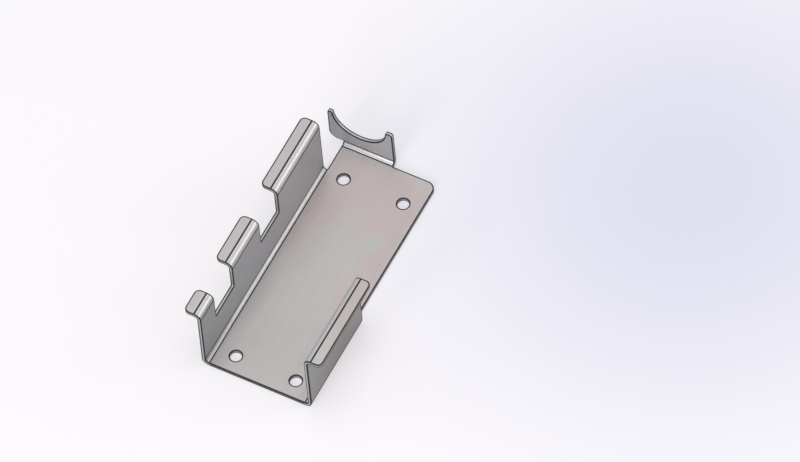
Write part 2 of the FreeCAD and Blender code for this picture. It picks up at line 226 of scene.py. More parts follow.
class SteelLook(bpy.types.PropertyGroup):
    """Colours and surface of the sheet."""
    steel: colour("Steel", "Colour of the rolled surface", (0.465, 0.449, 0.437))
    # The warm, green, cool side and warm side colours are painted reflection tints that stand in for the
    # light each face reflects
    warm: colour("Warm tint", "Faint warm tint of the plating", (0.485, 0.42, 0.41))
    green: colour("Green tint", "Faint green tint of the plating", (0.455, 0.457, 0.427))
    cool_side: colour("Cool side", "Plating on the left wall and the rear flange", (0.432, 0.433, 0.450))
    warm_side: colour("Warm side", "Plating on the right wall and its lip", (0.444, 0.403, 0.393))
    # Bright colour for the scratches, which is wear, and for the folds, where it is painted highlight and
    # partly tool burnish
    burnished_and_sheened: colour("Burnished steel", "Steel that the tools have rubbed bright", (0.60, 0.60, 0.60))
    sheared: colour("Sheared steel", "Smooth upper part of a sheared edge", (0.62, 0.615, 0.61))
    torn: colour("Torn steel", "Dull lower part of a sheared edge", (0.46, 0.457, 0.455))
    line: colour("Line", "Dark line along the sheared edges and the folds", (0.02, 0.02, 0.022))
    line_strength: share("Line strength", "How dark the lines along edges and folds are", 0.95)
    line_width: length("Line width", "Full dark line beside a sheared edge", 0.60 * MM)
    line_fade: length("Line fade", "Strip over which that line fades", 0.22 * MM)
    roughness: share("Roughness", "Roughness of the rolled surface", 0.42)
    metallic: share("Metallic", "How metallic the surface is between the lines", 0.6)


class StageLook(bpy.types.PropertyGroup):
    """The camera, the floor and the light."""
    azimuth: angle("Azimuth", "Camera's turn round the bracket; 0 looks along +Y", -57.45)
    elevation: angle("Elevation", "Camera's height above the horizon", 57.31)
    roll: angle("Roll", "Camera's turn about its own axis", 5.94)
    focal_length: bpy.props.FloatProperty(
        name="Focal length", description="Long lens, so that parallel edges stay parallel", default=850.0,
        min=1.0, unit="CAMERA")
    floor: colour("Floor", "Colour of the floor", (0.78, 0.765, 0.785))
    floor_cool: colour("Cool floor", "Colour of the floor where it is coolest", (0.60, 0.60, 0.70))
    floor_bounce: colour("Floor bounce", "Colour of the floor in the light it sends back", (0.45, 0.45, 0.46))
    floor_light: strength("Floor light", "Light that falls on the open floor", 1.22)
    floor_glow: share("Floor glow", "Share of the floor's light that comes from within it", 0.5)
    floor_size: length("Floor size", "Side of the square floor", 6.0)
    cool_place: bpy.props.FloatVectorProperty(
        name="Cool place", description="Where the floor is coolest", default=(0.133, -0.147, 0.0), size=3,
        subtype="TRANSLATION", unit="LENGTH")
    cool_reach: length("Cool reach", "How far the floor is cooler round that place", 0.23)
    sky: colour("Sky", "Colour of the even light from all round", (0.97, 0.97, 1.0))
    sky_strength: strength("Sky strength", "Strength of the even light from all round", 0.74)
    lamp_distance: length("Lamp distance", "How far from the bracket the lamps stand", 2.4)
    overhead: direction("Overhead lamp", "Where the overhead lamp stands", (0.0, 0.0, 1.0))
    overhead_size: length("Overhead size", "Side of the overhead lamp", 1.4)
    overhead_power: strength("Overhead power", "Power of the overhead lamp", 17.7)
    overhead_tint: colour("Overhead tint", "Colour of the overhead lamp", (1.0, 0.99, 0.97))
    right: direction("Right lamp", "Where the right lamp stands", (0.455, -0.78, 0.43))
    right_size: length("Right size", "Side of the right lamp", 1.0)
    right_power: strength("Right power", "Power of the right lamp", 8.5)
    right_tint: colour("Right tint", "Colour of the right lamp", (0.98, 0.95, 1.0))
    front: direction("Front lamp", "Where the front lamp stands", (-0.93, 0.04, 0.35))
    front_size: length("Front size", "Side of the front lamp", 1.0)
    front_power: strength("Front power", "Power of the front lamp", 36.5)
    front_tint: colour("Front tint", "Colour of the front lamp", (1.0, 1.0, 1.0))


def turn(centre, radius, first, last, step=ARC_STEP):
    """An arc of the blank's outline, as points and outward normals.

    A normal turns evenly from the first angle to the last. Where it turns to the left the corner is convex,
    and each point lies at centre + radius * normal. Where it turns to the right the corner is hollow, and
    each point lies at centre - radius * normal.
    """
    count = max(FEWEST_ARC_STEPS, math.ceil(abs(last - first) * radius / step)) + 1
    angles = np.linspace(first, last, count)
    normals = np.column_stack((np.cos(angles), np.sin(angles)))
    return np.asarray(centre) + math.copysign(radius, last - first) * normals, normals


def round_corners(corners):
    """One arc for each inner corner of a path of square corners: (along, across, radius)."""
    arcs = []
    for before, corner, after in zip(corners, corners[1:], corners[2:]):
        point = np.array(corner[:2])
        entering = np.sign(np.round(point - before[:2], DIRECTION_DIGITS))
        leaving = np.sign(np.round(np.array(after[:2]) - point, DIRECTION_DIGITS))
        convex = entering[0] * leaving[1] - entering[1] * leaving[0]
        first = math.atan2(-entering[0], entering[1])
        last = first + convex * QUARTER
        sides = np.array([entering[1] + leaving[1], -entering[0] - leaving[0]])
        arcs.append(turn(point - convex * corner[2] * sides, corner[2], first, last))
    return arcs


def close_loop(arcs, fold_lines):
    """The outline through all arcs, with a point wherever a straight stretch crosses a fold line.

    Where one arc ends as the next begins, their shared point is kept once.
    """
    points, normals = [], []
    for (here, normal), (after, _) in zip(arcs, arcs[1:] + arcs[:1]):
        start, end = here[-1], after[0]
        axis = int(abs(end[1] - start[1]) > abs(end[0] - start[0]))
        low, high = sorted((start[axis], end[axis]))
        lines = fold_lines[axis]
        lines = lines[(lines > low + CORNER_CLEARANCE) & (lines < high - CORNER_CLEARANCE)]
        crossings = np.tile(start, (len(lines), 1))
        crossings[:, axis] = lines if end[axis] > start[axis] else lines[::-1]
        points += [here, crossings]
        normals += [normal, np.tile(normal[-1], (len(lines), 1))]
    points, normals = np.vstack(points), np.vstack(normals)
    apart = np.linalg.norm(points - np.roll(points, 1, axis=0), axis=1) > MERGE_DISTANCE
    return points[apart], normals[apart]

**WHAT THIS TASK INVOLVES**
Give back the listing exactly, please, from its first line to the line containing "metallic the surface", inclusive, and nothing past that line.

**THE SOLUTION**
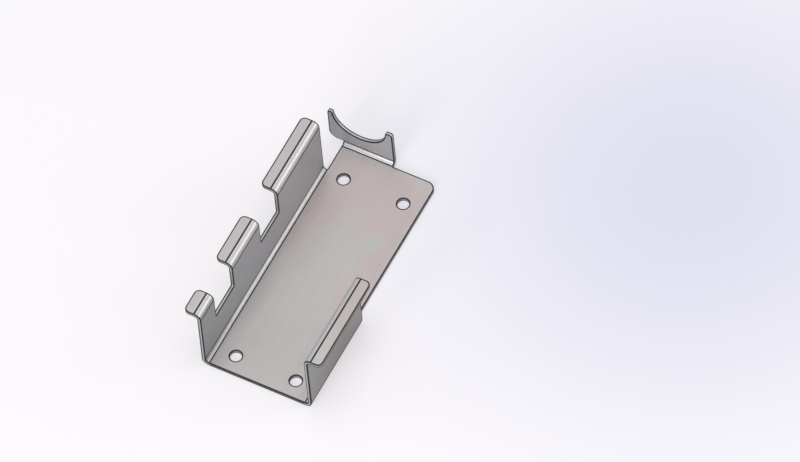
Write part 2 of the FreeCAD and Blender code for this picture. It picks up at line 226 of scene.py. More parts follow.
class SteelLook(bpy.types.PropertyGroup):
    """Colours and surface of the sheet."""
    steel: colour("Steel", "Colour of the rolled surface", (0.465, 0.449, 0.437))
    # The warm, green, cool side and warm side colours are painted reflection tints that stand in for the
    # light each face reflects
    warm: colour("Warm tint", "Faint warm tint of the plating", (0.485, 0.42, 0.41))
    green: colour("Green tint", "Faint green tint of the plating", (0.455, 0.457, 0.427))
    cool_side: colour("Cool side", "Plating on the left wall and the rear flange", (0.432, 0.433, 0.450))
    warm_side: colour("Warm side", "Plating on the right wall and its lip", (0.444, 0.403, 0.393))
    # Bright colour for the scratches, which is wear, and for the folds, where it is painted highlight and
    # partly tool burnish
    burnished_and_sheened: colour("Burnished steel", "Steel that the tools have rubbed bright", (0.60, 0.60, 0.60))
    sheared: colour("Sheared steel", "Smooth upper part of a sheared edge", (0.62, 0.615, 0.61))
    torn: colour("Torn steel", "Dull lower part of a sheared edge", (0.46, 0.457, 0.455))
    line: colour("Line", "Dark line along the sheared edges and the folds", (0.02, 0.02, 0.022))
    line_strength: share("Line strength", "How dark the lines along edges and folds are", 0.95)
    line_width: length("Line width", "Full dark line beside a sheared edge", 0.60 * MM)
    line_fade: length("Line fade", "Strip over which that line fades", 0.22 * MM)
    roughness: share("Roughness", "Roughness of the rolled surface", 0.42)
    metallic: share("Metallic", "How metallic the surface is between the lines", 0.6)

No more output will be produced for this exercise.